You clone it to an offline ERD. Once the layout is clean, right-click the connection and choose “Clone to offline ERD”. Schemity creates a standalone snapshot - connection1__offline.json - with the full schema and all your layout work, but no database credentials.

You push it to a dedicated Git repository.
cd ~/schemity/my_app
git init
git add .
git commit -m "Initial ERD - document current schema"
git remote add origin <erd-repo-url>
git push -u origin main
Your teammates clone it straight into ~/schemity/.
cd ~/schemity
git clone <erd-repo-url> my_app
They open Schemity, find connection1__offline in the sidebar, click it. Done. No database credentials, no connection setup, no VPN.
After a few sprints, the schema changes. You open connection1 (the live connection), arrange the new entities, right-click → “Clone to offline ERD” to update the snapshot, then commit and push.
cd ~/schemity/my_app
git add .
git commit -m "Update ERD - add subscription and invoice tables"
git push
Everyone runs git pull and sees the updated diagram. No email attachments. No stale Confluence pages. No “which version is current?”
Not just a diagram - a full schema snapshot
This is where the offline ERD beats any exported image.
A PNG shows you table names and maybe column names. The Schemity offline ERD is fully interactive - click any entity to inspect field types, nullable flags, default values, indexes, unique constraints, and check constraints. Everything you saw when connected to the live database is preserved in the snapshot.
New engineers get the full picture, not a flattened screenshot of it. When someone asks “does this field have an index?” or “what’s the check constraint on status?” - the answer is one click away, not buried in a migration file.
Why this matters for long-lived projects
Django projects with mature migration histories are exactly where this shines. The schema has real depth - tables accumulated over years - but the team navigating it has changed. Original authors have left. New engineers join and spend weeks reverse-engineering relationships that should have been documented from the start.
The offline ERD in Git becomes the map. Not a static image that drifts, but a living document that the team actively maintains. Updating it is a deliberate act - arrange the new entities, clone to offline, commit. That deliberateness is the point: it forces you to think about how new tables fit into the existing structure, not just that they exist.
The history is in git log. The context is in the commit messages. The diagram shows not just the current state, but the care with which each domain was organized.
What about SaaS ERD tools?
Some online ERD platforms offer collaboration natively - design a diagram, share a link, done. The more sophisticated ones connect directly to your database, read the live schema, and let you arrange and share from there.
It sounds convenient. But there are two questions worth asking before you hand over that connection string.
Are you comfortable with your schema leaving your network? Table names, column names, and relations reveal how your business works - your pricing model, your user structure, your compliance boundaries. When you connect a SaaS tool to your database, that information flows through someone else’s infrastructure. Most platforms handle it responsibly, but the decision should be deliberate.
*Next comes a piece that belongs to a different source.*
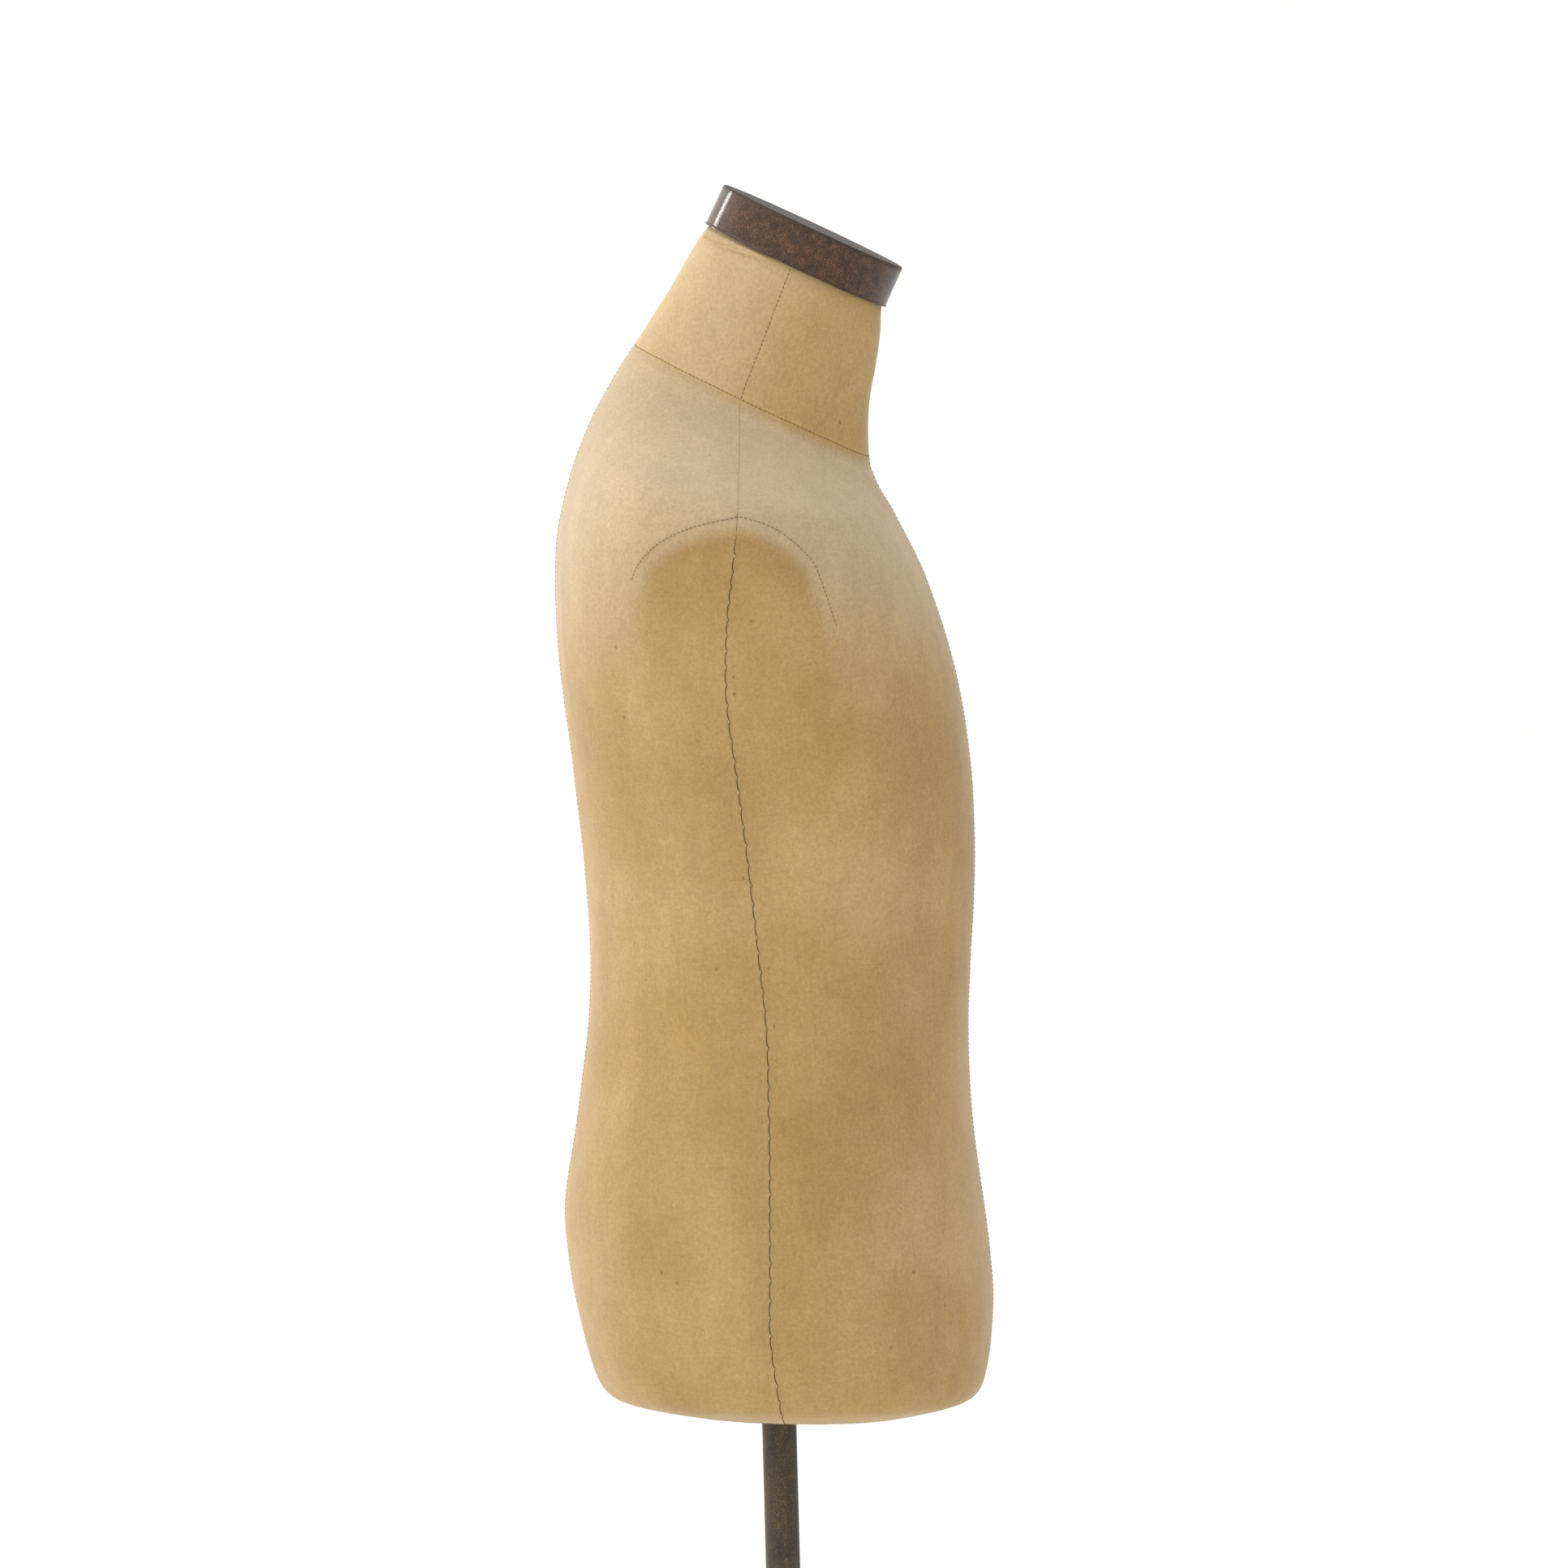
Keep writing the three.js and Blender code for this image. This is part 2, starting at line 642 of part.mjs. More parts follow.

How do you even connect? Staging and production databases don’t have public IPs. They’re typically only reachable from within your infrastructure. To let a SaaS tool in, you have to whitelist their IP range - a range shared across all their customers, one that changes every time they add capacity. You’re updating firewall rules for infrastructure you don’t control.
Schemity sidesteps both entirely. You connect to your local database - running on your laptop, in Docker, behind no firewall, exposed to no one. The schema never leaves your machine. No IP whitelisting, no vendor trust decisions, no security review required.
The lightweight part matters too
This workflow only works if the tool is frictionless enough that people actually use it. If opening the ERD requires a license server, a cloud login, or a 500 MB download, nobody will bother keeping it up to date.
Schemity is 8 MB. Installs in seconds. Works completely offline. No account required. A new team member can clone the ERD repo, install Schemity, and have the full interactive diagram open in under a minute.
That’s the bar. Anything heavier and the diagram drifts.
Try it
If your project has been running for a while and nobody can answer “how does billing relate to users?” in under 30 seconds - this is where to start.
Pull the latest code, run migrations, open Schemity, connect to your local database. Spend an hour arranging the canvas properly. Clone to offline ERD. Push.
That one hour will save every engineer on your team hours of archaeology - and it compounds every time someone new joins.